◆ **WHAT TO PRODUCE**:
In the entries below, which lines run from the one containing "0.71, 0.67), 0.60))" to the one containing "if empty is"? Copy exactly those lines, ends included, and no others.

◆ **EXCERPTED DATA**:
::::
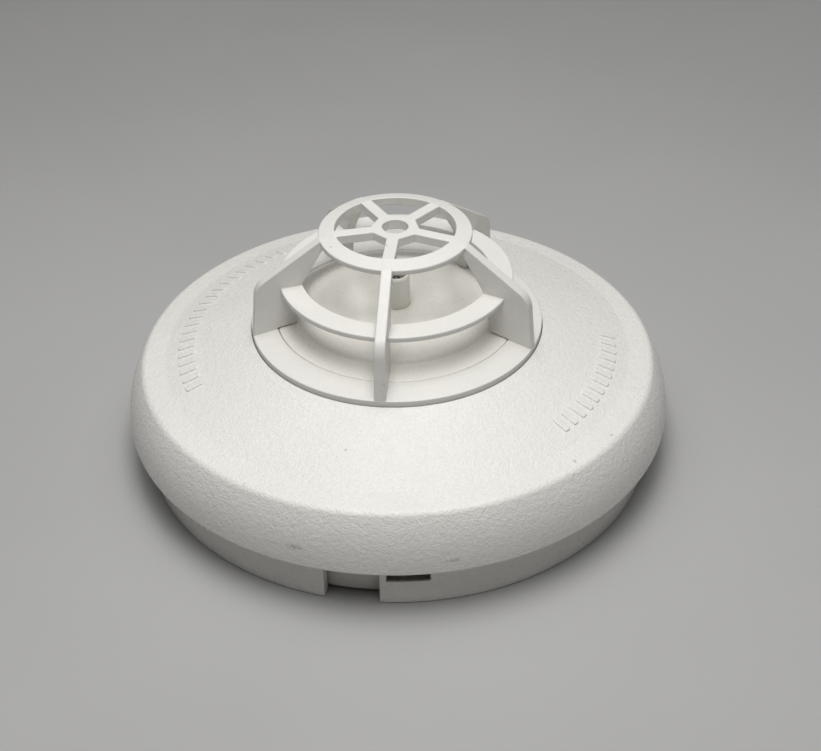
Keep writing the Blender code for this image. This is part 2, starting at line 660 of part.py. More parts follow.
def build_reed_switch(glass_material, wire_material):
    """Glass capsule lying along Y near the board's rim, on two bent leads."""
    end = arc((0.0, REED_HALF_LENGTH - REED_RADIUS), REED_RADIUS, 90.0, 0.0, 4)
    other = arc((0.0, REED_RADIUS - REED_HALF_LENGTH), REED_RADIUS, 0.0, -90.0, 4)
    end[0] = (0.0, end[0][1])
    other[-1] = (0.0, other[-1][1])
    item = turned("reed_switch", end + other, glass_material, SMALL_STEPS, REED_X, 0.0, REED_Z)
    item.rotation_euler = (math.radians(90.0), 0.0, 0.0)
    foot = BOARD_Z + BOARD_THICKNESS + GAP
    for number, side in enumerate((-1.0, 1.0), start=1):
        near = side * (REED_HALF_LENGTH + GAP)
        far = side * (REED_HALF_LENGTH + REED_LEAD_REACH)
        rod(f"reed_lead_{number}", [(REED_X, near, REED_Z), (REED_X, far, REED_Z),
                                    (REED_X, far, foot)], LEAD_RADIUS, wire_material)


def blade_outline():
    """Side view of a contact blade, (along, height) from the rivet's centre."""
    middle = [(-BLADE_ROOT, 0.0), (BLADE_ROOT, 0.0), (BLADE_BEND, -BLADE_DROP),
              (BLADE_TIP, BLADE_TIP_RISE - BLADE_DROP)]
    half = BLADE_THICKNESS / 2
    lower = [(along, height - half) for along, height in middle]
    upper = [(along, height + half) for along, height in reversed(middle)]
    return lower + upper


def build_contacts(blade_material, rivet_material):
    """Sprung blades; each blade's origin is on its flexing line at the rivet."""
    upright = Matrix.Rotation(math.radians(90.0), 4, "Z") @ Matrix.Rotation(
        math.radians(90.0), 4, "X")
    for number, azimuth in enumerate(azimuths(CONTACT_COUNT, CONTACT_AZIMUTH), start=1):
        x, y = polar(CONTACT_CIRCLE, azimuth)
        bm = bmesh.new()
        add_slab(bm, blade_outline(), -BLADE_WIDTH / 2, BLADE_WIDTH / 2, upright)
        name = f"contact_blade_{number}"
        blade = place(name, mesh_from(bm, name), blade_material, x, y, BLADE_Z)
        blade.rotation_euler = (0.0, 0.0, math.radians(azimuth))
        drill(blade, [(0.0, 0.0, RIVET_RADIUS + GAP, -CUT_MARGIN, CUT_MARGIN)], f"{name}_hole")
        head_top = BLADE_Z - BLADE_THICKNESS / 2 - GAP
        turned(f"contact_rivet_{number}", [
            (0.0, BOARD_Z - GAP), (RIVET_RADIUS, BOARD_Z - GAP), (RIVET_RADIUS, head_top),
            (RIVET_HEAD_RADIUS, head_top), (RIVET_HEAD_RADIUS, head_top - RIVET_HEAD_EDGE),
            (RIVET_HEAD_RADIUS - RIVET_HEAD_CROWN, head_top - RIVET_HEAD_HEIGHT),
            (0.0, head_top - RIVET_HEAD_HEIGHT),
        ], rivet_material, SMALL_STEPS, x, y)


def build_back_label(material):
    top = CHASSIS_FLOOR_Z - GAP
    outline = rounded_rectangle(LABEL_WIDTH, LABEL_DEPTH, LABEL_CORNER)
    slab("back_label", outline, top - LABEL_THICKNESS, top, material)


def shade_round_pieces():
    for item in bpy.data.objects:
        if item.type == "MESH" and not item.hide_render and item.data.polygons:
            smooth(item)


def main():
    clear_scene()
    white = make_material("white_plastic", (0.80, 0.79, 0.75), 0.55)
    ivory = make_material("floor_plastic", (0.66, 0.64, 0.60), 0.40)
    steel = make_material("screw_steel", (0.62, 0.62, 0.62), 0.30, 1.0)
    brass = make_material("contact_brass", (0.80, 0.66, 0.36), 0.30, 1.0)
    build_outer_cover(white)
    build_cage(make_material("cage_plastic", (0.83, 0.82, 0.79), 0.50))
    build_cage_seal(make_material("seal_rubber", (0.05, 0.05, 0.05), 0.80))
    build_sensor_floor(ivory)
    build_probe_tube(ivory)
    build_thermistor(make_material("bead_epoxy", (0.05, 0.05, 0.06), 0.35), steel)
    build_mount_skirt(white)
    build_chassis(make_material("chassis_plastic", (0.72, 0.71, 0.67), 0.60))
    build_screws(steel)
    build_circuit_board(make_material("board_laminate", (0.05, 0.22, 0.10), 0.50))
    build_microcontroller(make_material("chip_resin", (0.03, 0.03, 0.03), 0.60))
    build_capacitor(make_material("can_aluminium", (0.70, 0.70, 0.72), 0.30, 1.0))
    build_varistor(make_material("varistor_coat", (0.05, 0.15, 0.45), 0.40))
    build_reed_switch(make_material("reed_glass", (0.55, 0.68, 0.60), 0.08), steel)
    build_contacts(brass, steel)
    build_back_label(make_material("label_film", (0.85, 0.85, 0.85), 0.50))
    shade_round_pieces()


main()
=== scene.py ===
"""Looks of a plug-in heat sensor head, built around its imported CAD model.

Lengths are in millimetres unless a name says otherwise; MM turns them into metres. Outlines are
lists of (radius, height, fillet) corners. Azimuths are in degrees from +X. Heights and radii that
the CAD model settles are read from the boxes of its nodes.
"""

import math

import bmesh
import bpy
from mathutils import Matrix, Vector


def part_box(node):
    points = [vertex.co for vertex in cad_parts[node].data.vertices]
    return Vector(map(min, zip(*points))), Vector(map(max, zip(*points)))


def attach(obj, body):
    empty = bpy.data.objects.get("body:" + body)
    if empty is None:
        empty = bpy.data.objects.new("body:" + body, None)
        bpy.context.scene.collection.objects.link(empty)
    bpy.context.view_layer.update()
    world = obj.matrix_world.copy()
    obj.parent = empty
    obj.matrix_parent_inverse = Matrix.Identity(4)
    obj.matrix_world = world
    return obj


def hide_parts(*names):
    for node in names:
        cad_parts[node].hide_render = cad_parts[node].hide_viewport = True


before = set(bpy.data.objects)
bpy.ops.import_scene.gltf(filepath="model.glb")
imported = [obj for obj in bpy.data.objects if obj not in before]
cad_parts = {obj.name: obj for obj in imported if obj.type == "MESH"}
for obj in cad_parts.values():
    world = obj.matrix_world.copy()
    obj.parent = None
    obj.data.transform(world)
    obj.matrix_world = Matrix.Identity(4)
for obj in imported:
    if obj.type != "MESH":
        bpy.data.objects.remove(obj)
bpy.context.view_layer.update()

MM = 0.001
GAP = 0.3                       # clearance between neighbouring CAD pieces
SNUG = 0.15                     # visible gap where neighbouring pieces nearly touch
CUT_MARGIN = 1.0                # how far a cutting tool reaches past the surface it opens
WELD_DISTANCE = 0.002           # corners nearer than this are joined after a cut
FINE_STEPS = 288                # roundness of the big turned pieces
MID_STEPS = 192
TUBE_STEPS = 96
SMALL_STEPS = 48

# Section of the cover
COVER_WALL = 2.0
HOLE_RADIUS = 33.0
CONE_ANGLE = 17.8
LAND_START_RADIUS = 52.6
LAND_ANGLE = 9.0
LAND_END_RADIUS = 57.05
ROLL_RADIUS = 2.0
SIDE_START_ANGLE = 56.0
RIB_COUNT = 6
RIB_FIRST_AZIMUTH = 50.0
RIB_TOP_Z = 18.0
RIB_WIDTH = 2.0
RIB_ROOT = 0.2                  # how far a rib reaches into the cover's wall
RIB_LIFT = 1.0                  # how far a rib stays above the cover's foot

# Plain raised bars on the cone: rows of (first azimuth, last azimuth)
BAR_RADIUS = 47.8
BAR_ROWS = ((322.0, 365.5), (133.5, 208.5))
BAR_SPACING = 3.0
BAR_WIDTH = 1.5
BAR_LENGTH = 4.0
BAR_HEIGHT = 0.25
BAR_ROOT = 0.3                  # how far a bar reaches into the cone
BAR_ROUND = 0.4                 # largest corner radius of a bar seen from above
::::
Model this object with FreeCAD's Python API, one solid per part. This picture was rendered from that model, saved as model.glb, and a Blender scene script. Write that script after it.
::::
◆ **RESULT**:
    build_chassis(make_material("chassis_plastic", (0.72, 0.71, 0.67), 0.60))
    build_screws(steel)
    build_circuit_board(make_material("board_laminate", (0.05, 0.22, 0.10), 0.50))
    build_microcontroller(make_material("chip_resin", (0.03, 0.03, 0.03), 0.60))
    build_capacitor(make_material("can_aluminium", (0.70, 0.70, 0.72), 0.30, 1.0))
    build_varistor(make_material("varistor_coat", (0.05, 0.15, 0.45), 0.40))
    build_reed_switch(make_material("reed_glass", (0.55, 0.68, 0.60), 0.08), steel)
    build_contacts(brass, steel)
    build_back_label(make_material("label_film", (0.85, 0.85, 0.85), 0.50))
    shade_round_pieces()


main()
=== scene.py ===
"""Looks of a plug-in heat sensor head, built around its imported CAD model.

Lengths are in millimetres unless a name says otherwise; MM turns them into metres. Outlines are
lists of (radius, height, fillet) corners. Azimuths are in degrees from +X. Heights and radii that
the CAD model settles are read from the boxes of its nodes.
"""

import math

import bmesh
import bpy
from mathutils import Matrix, Vector


def part_box(node):
    points = [vertex.co for vertex in cad_parts[node].data.vertices]
    return Vector(map(min, zip(*points))), Vector(map(max, zip(*points)))


def attach(obj, body):
    empty = bpy.data.objects.get("body:" + body)
    if empty is None:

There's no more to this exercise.